§ Exercise aim
Return, word for word, the lines from the line holding "Continue the OpenSCAD" through the line holding "return depth +". Include both end lines and no others.

[start of Provided records]

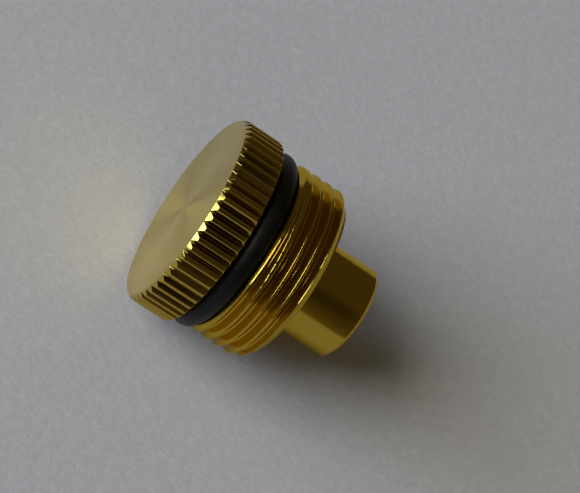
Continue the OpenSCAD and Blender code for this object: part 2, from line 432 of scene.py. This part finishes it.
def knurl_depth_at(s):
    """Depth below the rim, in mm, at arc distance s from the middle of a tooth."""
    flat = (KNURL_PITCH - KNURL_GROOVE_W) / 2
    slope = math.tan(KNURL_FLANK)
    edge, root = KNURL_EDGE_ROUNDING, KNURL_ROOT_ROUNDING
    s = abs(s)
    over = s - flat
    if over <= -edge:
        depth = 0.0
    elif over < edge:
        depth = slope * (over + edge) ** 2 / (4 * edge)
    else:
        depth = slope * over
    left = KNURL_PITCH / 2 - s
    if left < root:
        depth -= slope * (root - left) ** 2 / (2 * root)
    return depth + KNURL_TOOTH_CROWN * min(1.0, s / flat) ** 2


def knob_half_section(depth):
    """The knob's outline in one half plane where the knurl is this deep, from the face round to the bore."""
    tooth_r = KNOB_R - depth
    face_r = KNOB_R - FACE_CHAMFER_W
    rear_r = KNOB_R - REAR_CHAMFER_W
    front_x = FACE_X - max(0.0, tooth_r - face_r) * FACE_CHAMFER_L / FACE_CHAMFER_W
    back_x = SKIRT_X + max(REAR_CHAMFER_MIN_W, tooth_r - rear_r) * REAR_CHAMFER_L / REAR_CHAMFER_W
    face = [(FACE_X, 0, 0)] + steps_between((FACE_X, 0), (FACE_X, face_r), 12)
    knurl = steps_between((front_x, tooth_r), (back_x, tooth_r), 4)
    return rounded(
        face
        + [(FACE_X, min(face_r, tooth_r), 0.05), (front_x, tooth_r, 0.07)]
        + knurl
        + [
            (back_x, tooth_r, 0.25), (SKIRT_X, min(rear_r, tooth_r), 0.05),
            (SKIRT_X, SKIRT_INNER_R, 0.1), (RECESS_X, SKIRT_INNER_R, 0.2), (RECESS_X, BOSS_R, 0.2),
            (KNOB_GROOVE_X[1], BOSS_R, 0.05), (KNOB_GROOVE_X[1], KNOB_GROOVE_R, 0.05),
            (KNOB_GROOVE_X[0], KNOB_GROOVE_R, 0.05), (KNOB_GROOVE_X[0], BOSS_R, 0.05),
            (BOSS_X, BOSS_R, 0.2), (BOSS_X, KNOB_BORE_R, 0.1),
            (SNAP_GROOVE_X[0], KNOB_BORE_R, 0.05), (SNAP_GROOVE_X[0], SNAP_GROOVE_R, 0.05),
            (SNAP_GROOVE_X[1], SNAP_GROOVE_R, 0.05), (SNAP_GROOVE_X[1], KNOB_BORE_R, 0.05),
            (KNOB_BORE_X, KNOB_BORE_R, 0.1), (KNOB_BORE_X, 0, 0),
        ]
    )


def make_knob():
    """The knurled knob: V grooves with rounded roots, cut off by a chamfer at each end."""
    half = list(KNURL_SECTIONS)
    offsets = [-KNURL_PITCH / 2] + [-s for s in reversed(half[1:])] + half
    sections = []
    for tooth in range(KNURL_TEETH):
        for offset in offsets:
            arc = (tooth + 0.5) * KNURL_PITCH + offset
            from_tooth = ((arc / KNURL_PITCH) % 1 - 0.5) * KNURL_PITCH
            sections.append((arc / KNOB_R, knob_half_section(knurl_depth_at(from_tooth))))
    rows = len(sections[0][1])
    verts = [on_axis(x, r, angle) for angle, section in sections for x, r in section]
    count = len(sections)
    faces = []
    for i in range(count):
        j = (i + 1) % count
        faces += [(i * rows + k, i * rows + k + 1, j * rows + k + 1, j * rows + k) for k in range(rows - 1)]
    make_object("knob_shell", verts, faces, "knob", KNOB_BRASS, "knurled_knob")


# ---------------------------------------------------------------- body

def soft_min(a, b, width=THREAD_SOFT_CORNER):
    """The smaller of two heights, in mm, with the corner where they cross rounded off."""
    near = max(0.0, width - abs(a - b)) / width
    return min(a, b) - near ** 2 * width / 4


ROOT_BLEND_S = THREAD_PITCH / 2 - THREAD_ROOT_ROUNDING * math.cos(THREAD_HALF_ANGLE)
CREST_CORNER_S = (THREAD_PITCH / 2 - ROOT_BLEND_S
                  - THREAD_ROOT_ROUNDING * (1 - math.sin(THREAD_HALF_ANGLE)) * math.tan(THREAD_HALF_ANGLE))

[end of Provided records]
[start of Provided records]

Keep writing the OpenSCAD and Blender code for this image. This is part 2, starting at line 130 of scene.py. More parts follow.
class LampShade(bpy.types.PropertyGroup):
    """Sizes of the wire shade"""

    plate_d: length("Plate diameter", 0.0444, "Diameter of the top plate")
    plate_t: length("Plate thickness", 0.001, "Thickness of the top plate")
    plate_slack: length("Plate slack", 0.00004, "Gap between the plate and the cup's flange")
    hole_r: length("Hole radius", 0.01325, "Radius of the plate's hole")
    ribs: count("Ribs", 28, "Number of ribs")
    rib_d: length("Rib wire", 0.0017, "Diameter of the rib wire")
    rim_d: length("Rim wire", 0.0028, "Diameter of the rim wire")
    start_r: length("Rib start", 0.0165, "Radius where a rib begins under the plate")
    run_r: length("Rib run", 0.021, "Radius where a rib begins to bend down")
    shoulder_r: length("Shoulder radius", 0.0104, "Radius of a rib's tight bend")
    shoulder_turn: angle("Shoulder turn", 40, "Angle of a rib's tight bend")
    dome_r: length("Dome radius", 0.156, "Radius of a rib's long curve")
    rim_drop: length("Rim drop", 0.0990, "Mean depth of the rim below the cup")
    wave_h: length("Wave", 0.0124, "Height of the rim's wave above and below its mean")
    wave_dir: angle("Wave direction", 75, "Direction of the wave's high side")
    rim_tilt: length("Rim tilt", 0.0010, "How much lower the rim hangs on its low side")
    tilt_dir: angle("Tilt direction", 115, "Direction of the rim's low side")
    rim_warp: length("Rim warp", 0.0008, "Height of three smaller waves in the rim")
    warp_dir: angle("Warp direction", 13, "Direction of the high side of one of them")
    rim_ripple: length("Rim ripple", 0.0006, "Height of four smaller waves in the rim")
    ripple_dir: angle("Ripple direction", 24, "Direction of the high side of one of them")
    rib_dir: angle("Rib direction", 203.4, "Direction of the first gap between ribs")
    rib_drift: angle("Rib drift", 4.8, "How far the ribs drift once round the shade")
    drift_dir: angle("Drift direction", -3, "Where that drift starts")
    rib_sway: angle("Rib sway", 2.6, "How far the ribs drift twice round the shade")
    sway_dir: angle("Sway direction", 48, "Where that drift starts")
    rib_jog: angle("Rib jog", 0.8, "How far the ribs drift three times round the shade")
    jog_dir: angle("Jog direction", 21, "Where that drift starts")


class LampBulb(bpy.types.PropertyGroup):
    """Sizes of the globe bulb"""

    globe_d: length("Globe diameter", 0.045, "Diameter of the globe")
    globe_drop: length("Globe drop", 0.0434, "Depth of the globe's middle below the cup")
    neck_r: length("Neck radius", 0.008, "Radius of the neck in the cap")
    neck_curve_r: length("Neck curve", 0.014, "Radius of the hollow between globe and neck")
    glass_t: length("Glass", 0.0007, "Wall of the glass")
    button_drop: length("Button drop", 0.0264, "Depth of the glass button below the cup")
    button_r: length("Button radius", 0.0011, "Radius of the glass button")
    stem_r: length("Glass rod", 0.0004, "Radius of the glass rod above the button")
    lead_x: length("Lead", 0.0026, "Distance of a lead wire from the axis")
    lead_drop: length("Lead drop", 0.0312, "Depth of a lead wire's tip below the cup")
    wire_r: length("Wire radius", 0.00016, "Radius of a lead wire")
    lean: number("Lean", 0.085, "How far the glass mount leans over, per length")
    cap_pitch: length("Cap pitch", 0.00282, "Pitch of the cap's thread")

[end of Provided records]

§ Response
Continue the OpenSCAD and Blender code for this object: part 2, from line 432 of scene.py. This part finishes it.
def knurl_depth_at(s):
    """Depth below the rim, in mm, at arc distance s from the middle of a tooth."""
    flat = (KNURL_PITCH - KNURL_GROOVE_W) / 2
    slope = math.tan(KNURL_FLANK)
    edge, root = KNURL_EDGE_ROUNDING, KNURL_ROOT_ROUNDING
    s = abs(s)
    over = s - flat
    if over <= -edge:
        depth = 0.0
    elif over < edge:
        depth = slope * (over + edge) ** 2 / (4 * edge)
    else:
        depth = slope * over
    left = KNURL_PITCH / 2 - s
    if left < root:
        depth -= slope * (root - left) ** 2 / (2 * root)
    return depth + KNURL_TOOTH_CROWN * min(1.0, s / flat) ** 2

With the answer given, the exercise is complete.